*Short problem*. Will you give the material below again, every line exactly as it is?

### Data to use

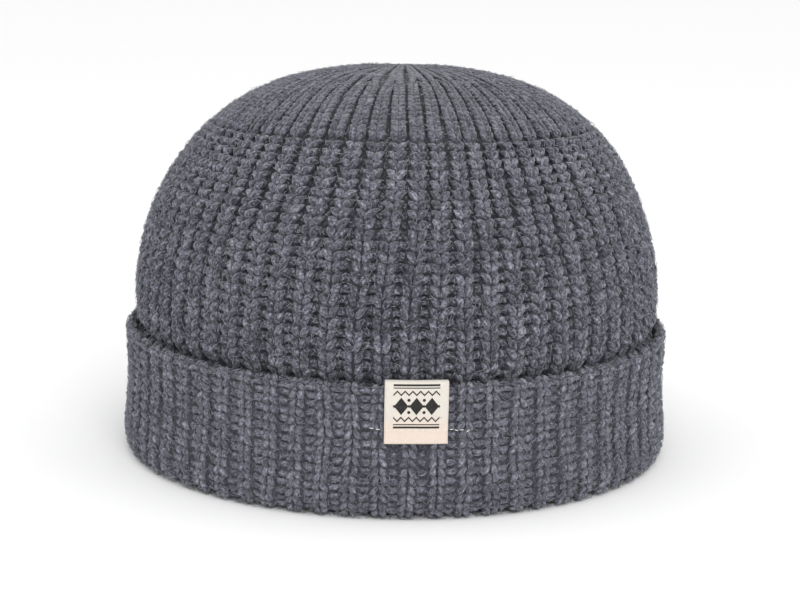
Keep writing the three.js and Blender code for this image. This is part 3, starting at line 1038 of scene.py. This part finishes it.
def fibre_material(name, colours):
    # Loose wool fibres that stand off the yarn: fine, matt and paler than the yarn's body
    material, tree = new_material(name)
    shader = add_node(tree, "ShaderNodeBsdfPrincipled", {
        "Base Color": heather(tree, colours), "Roughness": 0.9, "Specular IOR Level": 0.2})
    add_node(tree, "ShaderNodeOutputMaterial", {"Surface": shader.outputs["BSDF"]})
    return material


# On the crown, fibres start this far above the cuff's edge and leave a hole round the apex
FIBRES_ABOVE_EDGE = 2 * MM
FIBRES_HOLE = 4 * MM

# How far out of the knit the middles of loose fibres lie, and how steeply fibres rise or dip
FIBRES_LIFT = (-0.6 * MM, 0.3 * MM)
FIBRES_SLOPE = 0.22
STEEPEST_FIBRE = 0.6
SHORTEST_FIBRE = 0.3


def lay_fibres(meridian, reach, knit, seed, behind_label):
    """Scatters thin straight fibres evenly over a part of the outline, lying nearly flat."""
    count, length = knit.fibre_count, knit.fibre_length
    bm = bmesh.new()
    bmesh.ops.create_uvsphere(bm, u_segments=3, v_segments=2, radius=1.0)
    mesh = mesh_from(bm, "fibre")
    each = len(mesh.vertices)
    swatch = knit_swatch(mesh, count, 1)
    points = coordinates(swatch)
    copy = np.arange(len(points)) // each
    points[:, 0] -= copy
    rng = np.random.default_rng(seed)
    steps = np.linspace(*reach, 400)
    area = np.cumsum(meridian.read(steps, meridian.half_width))
    middle = np.interp(rng.random(count), area / area[-1], steps)[copy]
    turn = rng.random(count)[copy]
    heading = (rng.random(count) * math.pi)[copy]
    half = (length * (SHORTEST_FIBRE + (1 - SHORTEST_FIBRE) * rng.random(count)) / 2)[copy]
    rise = (rng.normal(size=count) * FIBRES_SLOPE).clip(-STEEPEST_FIBRE, STEEPEST_FIBRE)[copy]
    base = (FIBRES_LIFT[0] + (FIBRES_LIFT[1] - FIBRES_LIFT[0]) * rng.random(count))[copy]
    radius = knit.fibre_thickness / 2
    onwards, aside = half * points[:, 2], radius * points[:, 0]
    if behind_label:
        near = np.minimum(turn, 1 - turn) * FULL_TURN * CUFF_HALF_WIDTH < LABEL_HIGH.x + length / 2
        base = base - np.where(near & (middle > LABEL_LOW.z), FIBRES_UNDER_LABEL, 0.0)
    around = onwards * np.cos(heading) - aside * np.sin(heading)
    upwards = onwards * np.sin(heading) + aside * np.cos(heading)
    wide = np.maximum(meridian.read(middle, meridian.half_width), 2 * MM)
    placed = meridian.place(
        turn + around / (FULL_TURN * wide), middle + upwards,
        base + rise * onwards + radius * points[:, 1])
    placed[:, 2] = np.maximum(placed[:, 2], FLOOR_GAP)
    set_coordinates(swatch, placed)
    return swatch


class BEANIE_OT_fibres(bpy.types.Operator):
    """Covers the crown and the cuff with the wool's loose fibres"""
    bl_idname = "beanie.fibres"
    bl_label = "Loose fibres"

    def execute(self, context):
        scene = context.scene
        knit, colours = scene.beanie_knit, scene.beanie_colours
        shades = colours.yarn_middle, colours.yarn_light, colours.fibre
        material = fibre_material("wool_fibres", shades)
        crown_outline = crown_parts(scene)[0]
        cuff_outline = cuff_meridian(knit, scene.beanie_cuff)
        crown_reach = crown_outline.edge + FIBRES_ABOVE_EDGE, crown_outline.length - FIBRES_HOLE
        pieces = (
            ("crown_fibres", crown_outline, crown_reach, "crown_wool", "crown"),
            ("cuff_fibres", cuff_outline, CUFF_FIBRES, "cuff_wool", "cuff"),
        )
        for number, (name, outline, reach, slot, node) in enumerate(pieces):
            mesh = lay_fibres(outline, reach, knit, knit.seed + FIBRES_SEED + number, node == "cuff")
            add_piece(name, mesh, material, slot, node)
        return {"FINISHED"}


# The label

# How far the tape's face ripples, and how far its sides curl out at its lower end
TAPE_RIPPLE = 0.12 * MM
TAPE_CURL = 0.25 * MM

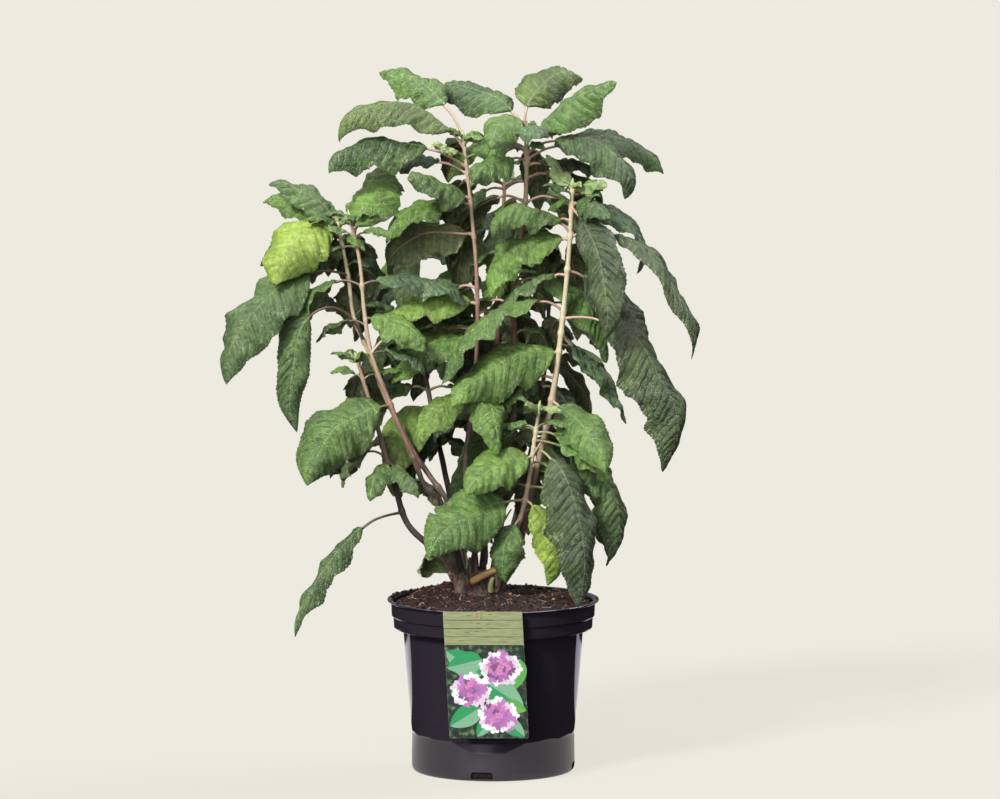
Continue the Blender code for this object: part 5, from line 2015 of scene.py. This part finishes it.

######

*Output of the task*.
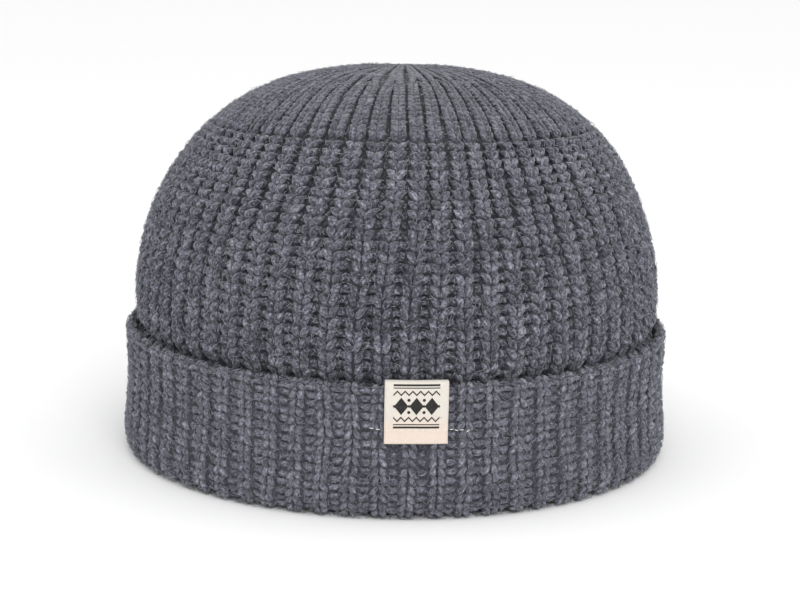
Keep writing the three.js and Blender code for this image. This is part 3, starting at line 1038 of scene.py. This part finishes it.
def fibre_material(name, colours):
    # Loose wool fibres that stand off the yarn: fine, matt and paler than the yarn's body
    material, tree = new_material(name)
    shader = add_node(tree, "ShaderNodeBsdfPrincipled", {
        "Base Color": heather(tree, colours), "Roughness": 0.9, "Specular IOR Level": 0.2})
    add_node(tree, "ShaderNodeOutputMaterial", {"Surface": shader.outputs["BSDF"]})
    return material


# On the crown, fibres start this far above the cuff's edge and leave a hole round the apex
FIBRES_ABOVE_EDGE = 2 * MM
FIBRES_HOLE = 4 * MM

# How far out of the knit the middles of loose fibres lie, and how steeply fibres rise or dip
FIBRES_LIFT = (-0.6 * MM, 0.3 * MM)
FIBRES_SLOPE = 0.22
STEEPEST_FIBRE = 0.6
SHORTEST_FIBRE = 0.3


def lay_fibres(meridian, reach, knit, seed, behind_label):
    """Scatters thin straight fibres evenly over a part of the outline, lying nearly flat."""
    count, length = knit.fibre_count, knit.fibre_length
    bm = bmesh.new()
    bmesh.ops.create_uvsphere(bm, u_segments=3, v_segments=2, radius=1.0)
    mesh = mesh_from(bm, "fibre")
    each = len(mesh.vertices)
    swatch = knit_swatch(mesh, count, 1)
    points = coordinates(swatch)
    copy = np.arange(len(points)) // each
    points[:, 0] -= copy
    rng = np.random.default_rng(seed)
    steps = np.linspace(*reach, 400)
    area = np.cumsum(meridian.read(steps, meridian.half_width))
    middle = np.interp(rng.random(count), area / area[-1], steps)[copy]
    turn = rng.random(count)[copy]
    heading = (rng.random(count) * math.pi)[copy]
    half = (length * (SHORTEST_FIBRE + (1 - SHORTEST_FIBRE) * rng.random(count)) / 2)[copy]
    rise = (rng.normal(size=count) * FIBRES_SLOPE).clip(-STEEPEST_FIBRE, STEEPEST_FIBRE)[copy]
    base = (FIBRES_LIFT[0] + (FIBRES_LIFT[1] - FIBRES_LIFT[0]) * rng.random(count))[copy]
    radius = knit.fibre_thickness / 2
    onwards, aside = half * points[:, 2], radius * points[:, 0]
    if behind_label:
        near = np.minimum(turn, 1 - turn) * FULL_TURN * CUFF_HALF_WIDTH < LABEL_HIGH.x + length / 2
        base = base - np.where(near & (middle > LABEL_LOW.z), FIBRES_UNDER_LABEL, 0.0)
    around = onwards * np.cos(heading) - aside * np.sin(heading)
    upwards = onwards * np.sin(heading) + aside * np.cos(heading)
    wide = np.maximum(meridian.read(middle, meridian.half_width), 2 * MM)
    placed = meridian.place(
        turn + around / (FULL_TURN * wide), middle + upwards,
        base + rise * onwards + radius * points[:, 1])
    placed[:, 2] = np.maximum(placed[:, 2], FLOOR_GAP)
    set_coordinates(swatch, placed)
    return swatch


class BEANIE_OT_fibres(bpy.types.Operator):
    """Covers the crown and the cuff with the wool's loose fibres"""
    bl_idname = "beanie.fibres"
    bl_label = "Loose fibres"

    def execute(self, context):
        scene = context.scene
        knit, colours = scene.beanie_knit, scene.beanie_colours
        shades = colours.yarn_middle, colours.yarn_light, colours.fibre
        material = fibre_material("wool_fibres", shades)
        crown_outline = crown_parts(scene)[0]
        cuff_outline = cuff_meridian(knit, scene.beanie_cuff)
        crown_reach = crown_outline.edge + FIBRES_ABOVE_EDGE, crown_outline.length - FIBRES_HOLE
        pieces = (
            ("crown_fibres", crown_outline, crown_reach, "crown_wool", "crown"),
            ("cuff_fibres", cuff_outline, CUFF_FIBRES, "cuff_wool", "cuff"),
        )
        for number, (name, outline, reach, slot, node) in enumerate(pieces):
            mesh = lay_fibres(outline, reach, knit, knit.seed + FIBRES_SEED + number, node == "cuff")
            add_piece(name, mesh, material, slot, node)
        return {"FINISHED"}


# The label

# How far the tape's face ripples, and how far its sides curl out at its lower end
TAPE_RIPPLE = 0.12 * MM
TAPE_CURL = 0.25 * MM

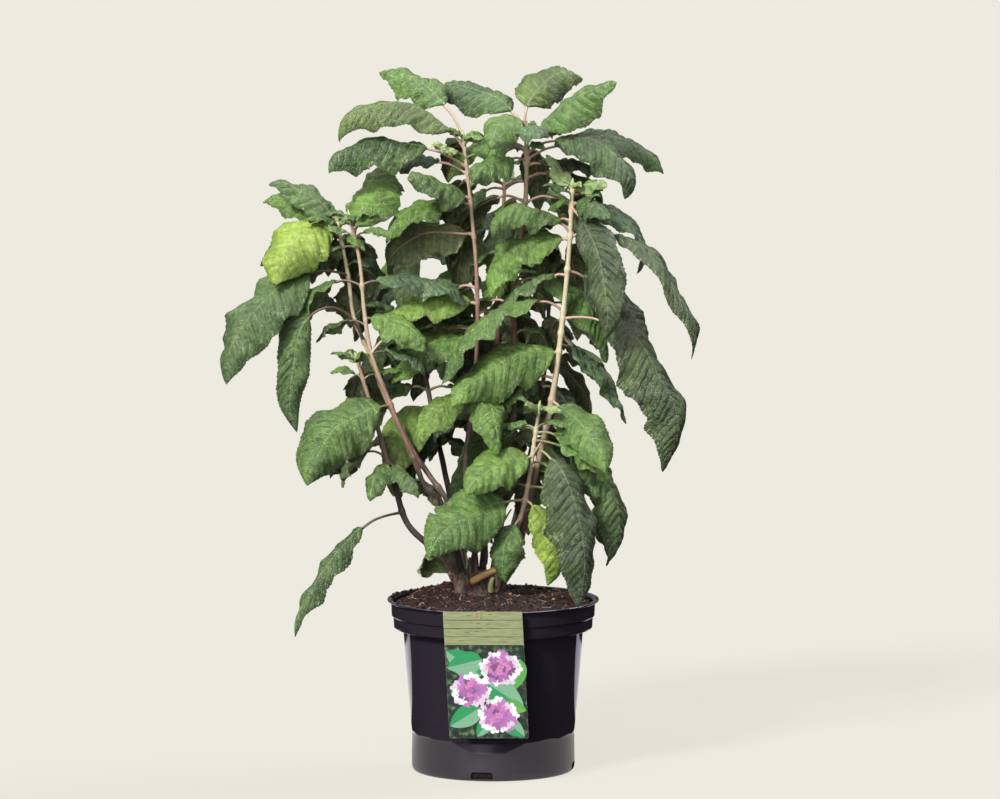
Continue the Blender code for this object: part 5, from line 2015 of scene.py. This part finishes it.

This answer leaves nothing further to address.